But Moses said, “Pardon your servant, Lord. Please send someone else.” Exodus 4:13

If you remember from Noah or even Abraham when called they went.  And in Isaiah 6:8 Isaiah raises his hand proudly and says, “me Lord, send me!”  It’s hard for a lot of people, I believe to relate to those guys.  We regular folks sometimes are more like Moses.  We list our reasons God’s plan won’t work.  We aren’t smart enough, strong enough, likeable enough, talented enough.  But like with Adam, if God wants us in His service He won’t let go.  He wants us to be part of a new beginning.  And so, he nudges us to the right people and places.  He puts other saints in front of us to help open doors.  For Moses?  He said, “Fine, I’ll give you Aaron to use as your spokesperson.”
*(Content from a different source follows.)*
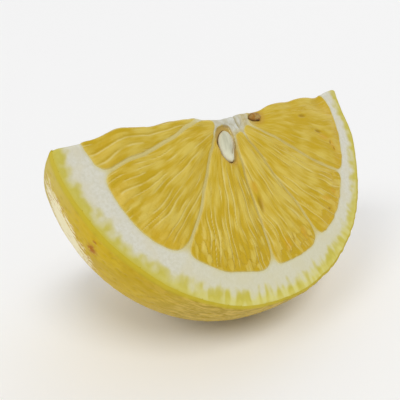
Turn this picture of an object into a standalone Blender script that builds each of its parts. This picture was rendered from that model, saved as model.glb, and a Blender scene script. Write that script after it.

But here’s the thing.  Even though Moses is the one remembered and exalted, it was Aaron that got to wear the priestly, holy robes.  It was Aaron that was allowed into the most holy place.  Think if Moses had responded like Isaiah – “Me! Me! I can do it Lord because you have rescued me so many times!”  Moses would’ve been allowed into the whole glory of God, the first priest of Israel.  True, his relationship with God was pretty amazing.  But God clearly wanted even more for him.  

His new beginning, as Moses led the Israelites toward the promised land, would require him to call on the Lord for strength and rescue many times.  I find it interesting that Moses had to listen to all the people constantly complaining to him about why he took them down this path.  Do you think he occasionally thought, “That sounds a lot like I was with God.”? 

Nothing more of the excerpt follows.